Until late on Monday, none of the five Lok Sabha members, including the Minister of State in the Prime Minister’s Office, Dr Jitendra Singh, had been invited.
Reports springing from several quarters indicate that the AP and the PC, who had been projected as ‘alternatives to the dynastic ruling parties’ during the Governor’s and the President’s rule, are upset over the ‘reinstatement and rehabilitation being granted to Farooq Abdullah and Mehbooba Mufti’s parties.
Separately, a group of the youth activists like Mir Junaid and Tauseef Raina, which had been created to neutralise the NC and the PDP in 2018 and 2019, is also reportedly upset with New Delhi’s outreach to the traditional ruling parties. They feel they have been “used and thrown away like tissue papers”.

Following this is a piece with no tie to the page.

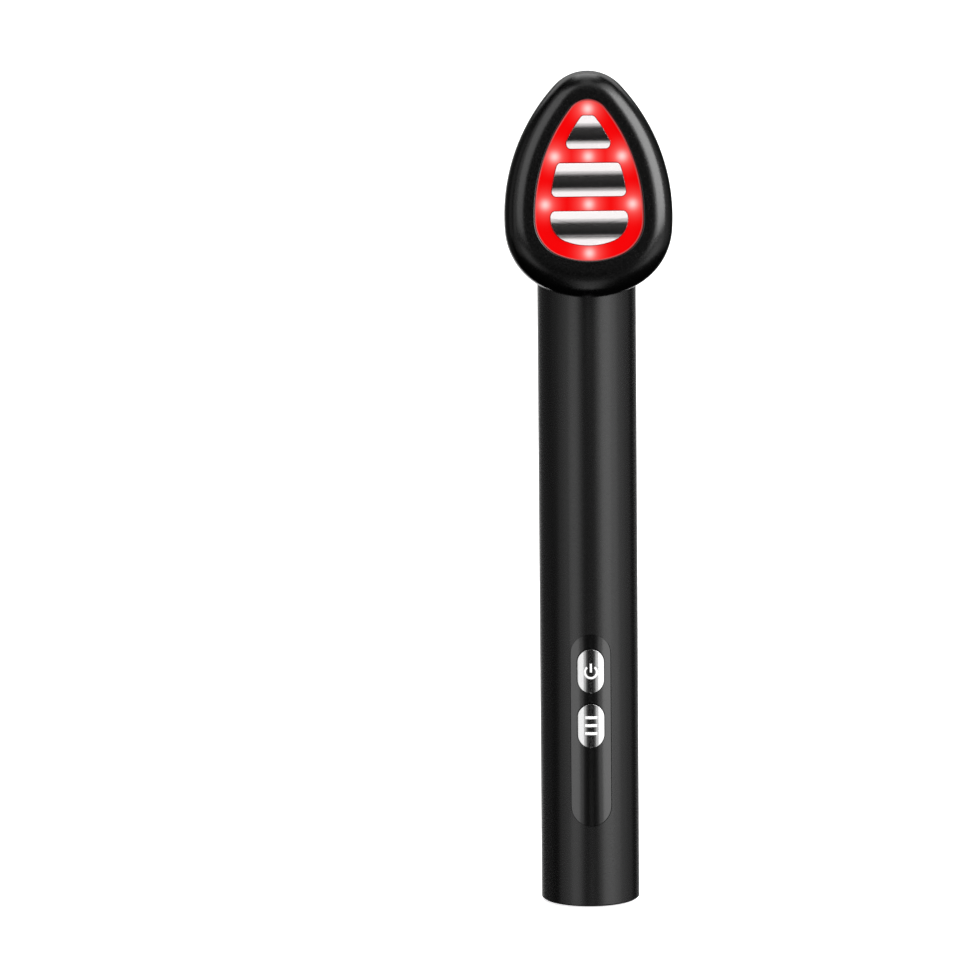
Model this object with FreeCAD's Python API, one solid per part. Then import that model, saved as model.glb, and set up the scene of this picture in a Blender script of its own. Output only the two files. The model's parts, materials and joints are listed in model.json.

Political analysts in New Delhi as well as Srinagar insist that the BJP-led Centre has gone for reaching out to the two traditional ruling parties after realising that the ardent pro-Indian youth activists had no room in the electoral politics. The AP’s and the PC’s influence was limited to just a few pockets of the valley. And that there was no alternative to winning back the NC and the PDP, albeit on the terms and conditions of the Modi government.
According to these analysts, it would be made unambiguously clear to the two parties that the BJP government at the Centre would not tolerate any accommodation to the separatists and the militants or legitimacy to the Pakistani narratives which the Valley-based parties did in a competition, particularly from 2002 to 2019.
“It’s clear enough that the Kashmiri leaders will be reinstated and recognised only when they will contest the separatist and the Pakistani narratives politically. If they refuse, they will be made irrelevant in the electoral politics”, said a senior journalist. He asserted that the Kashmiri politicians would have to toe the BJP line as they had been left with no strength. “None of them can independently hold a rally of 10,000 people. For the militants and the separatists they are the Indian agents and traitors. For New Delhi, they are linked to the separatists and the Pakistan”, he said with a reference to Para’s detention.